## Available data:
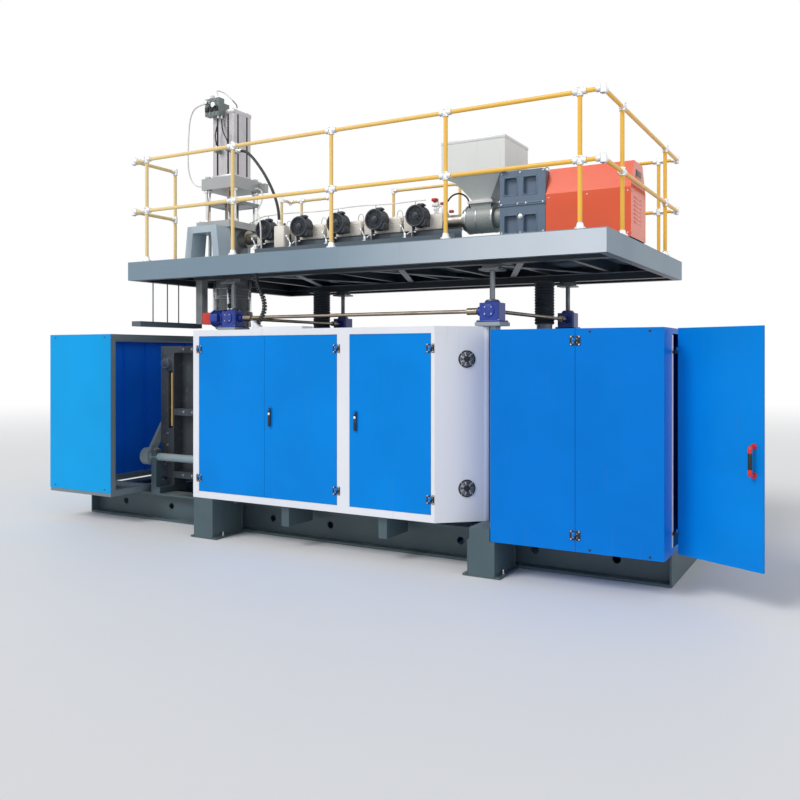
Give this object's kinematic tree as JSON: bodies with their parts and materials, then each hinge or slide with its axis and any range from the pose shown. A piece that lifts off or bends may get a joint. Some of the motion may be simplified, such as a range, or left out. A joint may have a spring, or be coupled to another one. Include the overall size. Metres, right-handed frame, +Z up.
{
  "type": "blow moulding machine",
  "caption": "Blow moulding machine: welded base with cabinets and a mould clamp, and a railed lifting platform that carries the extruder and the die head.",
  "frame": {"origin": "on the floor, at the centre of the anchor holes of the four feet", "axes": "+X along the machine from the clamp to the motor, -Y towards the operator, +Z up"},
  "size_m": [6.9544, 2.6753, 4.5974],
  "materials": {
    "base_paint": "satin",
    "blue_paint": "satin",
    "white_paint": "satin",
    "deck_paint": "satin",
    "plate_grey": "satin",
    "rail_yellow": "gloss",
    "fitting_silver": "satin",
    "bright_steel": "brushed",
    "chrome_bar": "polished",
    "cast_grey": "painted",
    "slate_paint": "satin",
    "orange_paint": "gloss",
    "hopper_steel": "satin",
    "blower_black": "satin",
    "cover_cream": "matt",
    "tower_silver": "anodised",
    "slot_brass": "polished",
    "black_plastic": "matt",
    "lift_blue": "satin",
    "hose_black": "matt",
    "hose_white": "satin"
  },
  "bodies": {
    "base": {"base_frame": "base_paint", "base_feet": "base_paint", "cabinet_shell": "white_paint", "door_hinges": "black_plastic", "enclosure_shell": "white_paint", "enclosure_panels": "blue_paint", "guard_frame": "plate_grey", "guard_panels": "blue_paint", "lift_columns": "plate_grey", "lift_gearboxes": "lift_blue", "clamp_bed": "base_paint", "clamp_cylinder": "base_paint", "switchgear": "plate_grey", "power_unit": "plate_grey", "vent_housings": "fitting_silver"},
    "platform": {"deck_frame": "deck_paint", "deck_floor": "deck_paint", "lift_hangers": "bright_steel", "railing_tubes": "rail_yellow", "railing_fittings": "fitting_silver", "barrel": "bright_steel", "feed_housing": "cast_grey", "hopper": "hopper_steel", "extruder_drive": "slate_paint", "motor_cover": "orange_paint", "platform_stands": "plate_grey", "barrel_covers": "cover_cream", "blowers": "blower_black", "head_body": "cast_grey", "head_stands": "plate_grey", "tower_plates": "plate_grey", "tower_pillars": "chrome_bar", "head_cylinder": "tower_silver", "valve_block": "cast_grey", "tower_hose_left": "hose_white", "tower_hose_right": "hose_white", "tower_hose_thick": "hose_black", "valve_hose_left": "hose_black", "valve_hose_right": "hose_black", "cable_chain": "black_plastic"},
    "left_door": {"cabinet_door_left": "blue_paint"},
    "middle_door": {"cabinet_door_middle": "blue_paint"},
    "right_door": {"cabinet_door_right": "blue_paint"},
    "middle_lever": {"cabinet_handle_middle": "black_plastic"},
    "right_lever": {"cabinet_handle_right": "black_plastic"},
    "upper_rotor": {"vent_rotor_upper": "black_plastic"},
    "lower_rotor": {"vent_rotor_lower": "black_plastic"},
    "seam_door": {"enclosure_front_door": "blue_paint"},
    "end_door": {"enclosure_end_door": "blue_paint"},
    "front_clamp": {"front_platen": "cast_grey", "tie_bars": "chrome_bar", "slot_bar": "slot_brass"},
    "rear_clamp": {"rear_platen": "cast_grey", "clamp_rod": "chrome_bar"},
    "sync": {"sync_lever": "cast_grey"},
    "front_shaft": {"line_shaft_front": "bright_steel"},
    "left_shaft": {"line_shaft_left": "bright_steel"},
    "right_shaft": {"line_shaft_right": "bright_steel"},
    "push_head": {"crosshead": "bright_steel"},
    "screw": {"extruder_screw": "bright_steel"}
  },
  "joints": [
    {"name": "platform_lift", "type": "slide", "parent": "base", "child": "platform", "axis": [0, 0, 1], "range_m": [-0.1, 0.2], "deforming": ["cable_chain"]},
    {"name": "left_door_hinge", "type": "hinge", "parent": "base", "child": "left_door", "pos_m": [-1.458, -1.331, 1.16], "axis": [0, 0, -1], "range_deg": [0, 105]},
    {"name": "middle_door_hinge", "type": "hinge", "parent": "base", "child": "middle_door", "pos_m": [0.087, -1.331, 1.16], "axis": [0, 0, 1], "range_deg": [0, 105]},
    {"name": "right_door_hinge", "type": "hinge", "parent": "base", "child": "right_door", "pos_m": [0.979, -1.331, 1.16], "axis": [0, 0, 1], "range_deg": [0, 105]},
    {"name": "middle_lever_turn", "type": "hinge", "parent": "middle_door", "child": "middle_lever", "pos_m": [-0.6195, -1.331, 1.2235], "axis": [0, 1, 0], "range_deg": [0, 90]},
    {"name": "right_lever_turn", "type": "hinge", "parent": "right_door", "child": "right_lever", "pos_m": [0.277, -1.331, 1.2235], "axis": [0, 1, 0], "range_deg": [0, 90]},
    {"name": "upper_rotor_spin", "type": "hinge", "parent": "base", "child": "upper_rotor", "pos_m": [1.20883, -1.14618, 1.674], "axis": [0.6624, -0.7491, 0], "continuous": true},
    {"name": "lower_rotor_spin", "type": "hinge", "parent": "base", "child": "lower_rotor", "pos_m": [1.20883, -1.14618, 0.644], "axis": [0.6624, -0.7491, 0], "continuous": true},
    {"name": "seam_door_hinge", "type": "hinge", "parent": "base", "child": "seam_door", "pos_m": [2.151, -1.331, 1.09], "axis": [0, 0, 1], "range_deg": [0, 105]},
    {"name": "end_door_hinge", "type": "hinge", "parent": "base", "child": "end_door", "pos_m": [2.81, -1.04, 1.09], "axis": [0, 0, 1], "range_deg": [0, 116]},
    {"name": "front_clamp_slide", "type": "slide", "parent": "base", "child": "front_clamp", "axis": [0, 1, 0], "range_m": [0, 0.1]},
    {"name": "rear_clamp_slide", "type": "slide", "parent": "base", "child": "rear_clamp", "axis": [0, -1, 0], "range_m": [0, 0.1]},
    {"name": "sync_turn", "type": "hinge", "parent": "base", "child": "sync", "pos_m": [-2.11, -0.86, 0.65], "axis": [-1, 0, 0], "range_deg": [0, 22.1]},
    {"name": "front_shaft_spin", "type": "hinge", "parent": "base", "child": "front_shaft", "pos_m": [0, -0.96, 2.062], "axis": [1, 0, 0], "continuous": true},
    {"name": "left_shaft_spin", "type": "hinge", "parent": "base", "child": "left_shaft", "pos_m": [-1.35, 0, 2.062], "axis": [0, 1, 0], "continuous": true},
    {"name": "right_shaft_spin", "type": "hinge", "parent": "base", "child": "right_shaft", "pos_m": [1.35, 0, 2.062], "axis": [0, 1, 0], "continuous": true},
    {"name": "push_head_slide", "type": "slide", "parent": "platform", "child": "push_head", "axis": [0, 0, -1], "range_m": [0, 0.12]},
    {"name": "screw_spin", "type": "hinge", "parent": "platform", "child": "screw", "pos_m": [0, -0.1, 2.96], "axis": [1, 0, 0], "continuous": true}
  ],
  "couplings": [
    {"joint": "rear_clamp_slide", "follows": "front_clamp_slide", "ratio": 1},
    {"joint": "sync_turn", "follows": "front_clamp_slide", "rad_per_m": 3.84},
    {"joint": "left_shaft_spin", "follows": "front_shaft_spin", "ratio": 1},
    {"joint": "right_shaft_spin", "follows": "front_shaft_spin", "ratio": -1}
  ]
}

## Written problem:
Write out the entire listing exactly.

## Task solution:
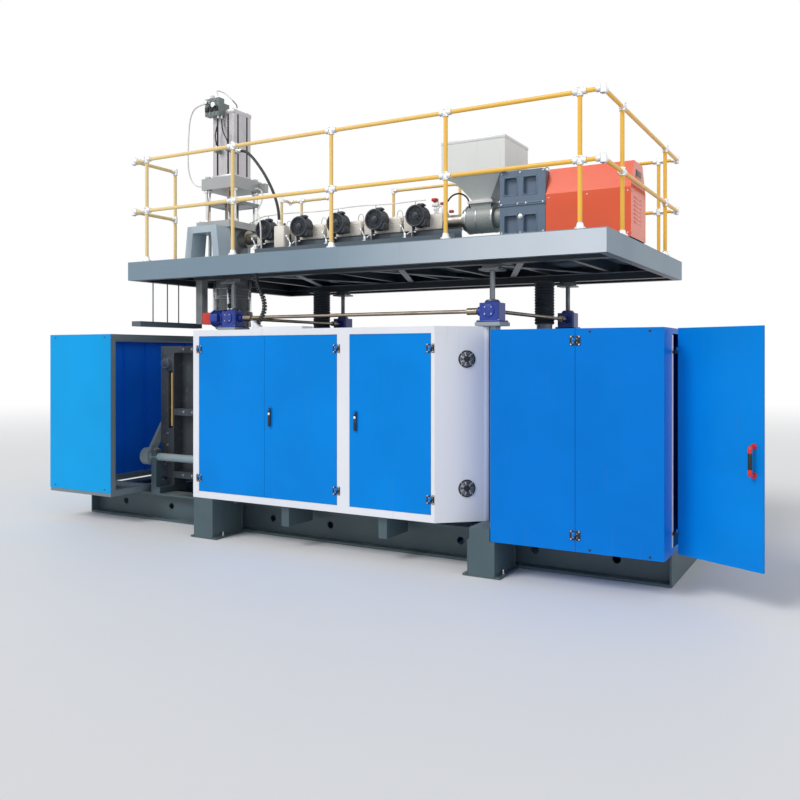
Give this object's kinematic tree as JSON: bodies with their parts and materials, then each hinge or slide with its axis and any range from the pose shown. A piece that lifts off or bends may get a joint. Some of the motion may be simplified, such as a range, or left out. A joint may have a spring, or be coupled to another one. Include the overall size. Metres, right-handed frame, +Z up.
{
  "type": "blow moulding machine",
  "caption": "Blow moulding machine: welded base with cabinets and a mould clamp, and a railed lifting platform that carries the extruder and the die head.",
  "frame": {"origin": "on the floor, at the centre of the anchor holes of the four feet", "axes": "+X along the machine from the clamp to the motor, -Y towards the operator, +Z up"},
  "size_m": [6.9544, 2.6753, 4.5974],
  "materials": {
    "base_paint": "satin",
    "blue_paint": "satin",
    "white_paint": "satin",
    "deck_paint": "satin",
    "plate_grey": "satin",
    "rail_yellow": "gloss",
    "fitting_silver": "satin",
    "bright_steel": "brushed",
    "chrome_bar": "polished",
    "cast_grey": "painted",
    "slate_paint": "satin",
    "orange_paint": "gloss",
    "hopper_steel": "satin",
    "blower_black": "satin",
    "cover_cream": "matt",
    "tower_silver": "anodised",
    "slot_brass": "polished",
    "black_plastic": "matt",
    "lift_blue": "satin",
    "hose_black": "matt",
    "hose_white": "satin"
  },
  "bodies": {
    "base": {"base_frame": "base_paint", "base_feet": "base_paint", "cabinet_shell": "white_paint", "door_hinges": "black_plastic", "enclosure_shell": "white_paint", "enclosure_panels": "blue_paint", "guard_frame": "plate_grey", "guard_panels": "blue_paint", "lift_columns": "plate_grey", "lift_gearboxes": "lift_blue", "clamp_bed": "base_paint", "clamp_cylinder": "base_paint", "switchgear": "plate_grey", "power_unit": "plate_grey", "vent_housings": "fitting_silver"},
    "platform": {"deck_frame": "deck_paint", "deck_floor": "deck_paint", "lift_hangers": "bright_steel", "railing_tubes": "rail_yellow", "railing_fittings": "fitting_silver", "barrel": "bright_steel", "feed_housing": "cast_grey", "hopper": "hopper_steel", "extruder_drive": "slate_paint", "motor_cover": "orange_paint", "platform_stands": "plate_grey", "barrel_covers": "cover_cream", "blowers": "blower_black", "head_body": "cast_grey", "head_stands": "plate_grey", "tower_plates": "plate_grey", "tower_pillars": "chrome_bar", "head_cylinder": "tower_silver", "valve_block": "cast_grey", "tower_hose_left": "hose_white", "tower_hose_right": "hose_white", "tower_hose_thick": "hose_black", "valve_hose_left": "hose_black", "valve_hose_right": "hose_black", "cable_chain": "black_plastic"},
    "left_door": {"cabinet_door_left": "blue_paint"},
    "middle_door": {"cabinet_door_middle": "blue_paint"},
    "right_door": {"cabinet_door_right": "blue_paint"},
    "middle_lever": {"cabinet_handle_middle": "black_plastic"},
    "right_lever": {"cabinet_handle_right": "black_plastic"},
    "upper_rotor": {"vent_rotor_upper": "black_plastic"},
    "lower_rotor": {"vent_rotor_lower": "black_plastic"},
    "seam_door": {"enclosure_front_door": "blue_paint"},
    "end_door": {"enclosure_end_door": "blue_paint"},
    "front_clamp": {"front_platen": "cast_grey", "tie_bars": "chrome_bar", "slot_bar": "slot_brass"},
    "rear_clamp": {"rear_platen": "cast_grey", "clamp_rod": "chrome_bar"},
    "sync": {"sync_lever": "cast_grey"},
    "front_shaft": {"line_shaft_front": "bright_steel"},
    "left_shaft": {"line_shaft_left": "bright_steel"},
    "right_shaft": {"line_shaft_right": "bright_steel"},
    "push_head": {"crosshead": "bright_steel"},
    "screw": {"extruder_screw": "bright_steel"}
  },
  "joints": [
    {"name": "platform_lift", "type": "slide", "parent": "base", "child": "platform", "axis": [0, 0, 1], "range_m": [-0.1, 0.2], "deforming": ["cable_chain"]},
    {"name": "left_door_hinge", "type": "hinge", "parent": "base", "child": "left_door", "pos_m": [-1.458, -1.331, 1.16], "axis": [0, 0, -1], "range_deg": [0, 105]},
    {"name": "middle_door_hinge", "type": "hinge", "parent": "base", "child": "middle_door", "pos_m": [0.087, -1.331, 1.16], "axis": [0, 0, 1], "range_deg": [0, 105]},
    {"name": "right_door_hinge", "type": "hinge", "parent": "base", "child": "right_door", "pos_m": [0.979, -1.331, 1.16], "axis": [0, 0, 1], "range_deg": [0, 105]},
    {"name": "middle_lever_turn", "type": "hinge", "parent": "middle_door", "child": "middle_lever", "pos_m": [-0.6195, -1.331, 1.2235], "axis": [0, 1, 0], "range_deg": [0, 90]},
    {"name": "right_lever_turn", "type": "hinge", "parent": "right_door", "child": "right_lever", "pos_m": [0.277, -1.331, 1.2235], "axis": [0, 1, 0], "range_deg": [0, 90]},
    {"name": "upper_rotor_spin", "type": "hinge", "parent": "base", "child": "upper_rotor", "pos_m": [1.20883, -1.14618, 1.674], "axis": [0.6624, -0.7491, 0], "continuous": true},
    {"name": "lower_rotor_spin", "type": "hinge", "parent": "base", "child": "lower_rotor", "pos_m": [1.20883, -1.14618, 0.644], "axis": [0.6624, -0.7491, 0], "continuous": true},
    {"name": "seam_door_hinge", "type": "hinge", "parent": "base", "child": "seam_door", "pos_m": [2.151, -1.331, 1.09], "axis": [0, 0, 1], "range_deg": [0, 105]},
    {"name": "end_door_hinge", "type": "hinge", "parent": "base", "child": "end_door", "pos_m": [2.81, -1.04, 1.09], "axis": [0, 0, 1], "range_deg": [0, 116]},
    {"name": "front_clamp_slide", "type": "slide", "parent": "base", "child": "front_clamp", "axis": [0, 1, 0], "range_m": [0, 0.1]},
    {"name": "rear_clamp_slide", "type": "slide", "parent": "base", "child": "rear_clamp", "axis": [0, -1, 0], "range_m": [0, 0.1]},
    {"name": "sync_turn", "type": "hinge", "parent": "base", "child": "sync", "pos_m": [-2.11, -0.86, 0.65], "axis": [-1, 0, 0], "range_deg": [0, 22.1]},
    {"name": "front_shaft_spin", "type": "hinge", "parent": "base", "child": "front_shaft", "pos_m": [0, -0.96, 2.062], "axis": [1, 0, 0], "continuous": true},
    {"name": "left_shaft_spin", "type": "hinge", "parent": "base", "child": "left_shaft", "pos_m": [-1.35, 0, 2.062], "axis": [0, 1, 0], "continuous": true},
    {"name": "right_shaft_spin", "type": "hinge", "parent": "base", "child": "right_shaft", "pos_m": [1.35, 0, 2.062], "axis": [0, 1, 0], "continuous": true},
    {"name": "push_head_slide", "type": "slide", "parent": "platform", "child": "push_head", "axis": [0, 0, -1], "range_m": [0, 0.12]},
    {"name": "screw_spin", "type": "hinge", "parent": "platform", "child": "screw", "pos_m": [0, -0.1, 2.96], "axis": [1, 0, 0], "continuous": true}
  ],
  "couplings": [
    {"joint": "rear_clamp_slide", "follows": "front_clamp_slide", "ratio": 1},
    {"joint": "sync_turn", "follows": "front_clamp_slide", "rad_per_m": 3.84},
    {"joint": "left_shaft_spin", "follows": "front_shaft_spin", "ratio": 1},
    {"joint": "right_shaft_spin", "follows": "front_shaft_spin", "ratio": -1}
  ]
}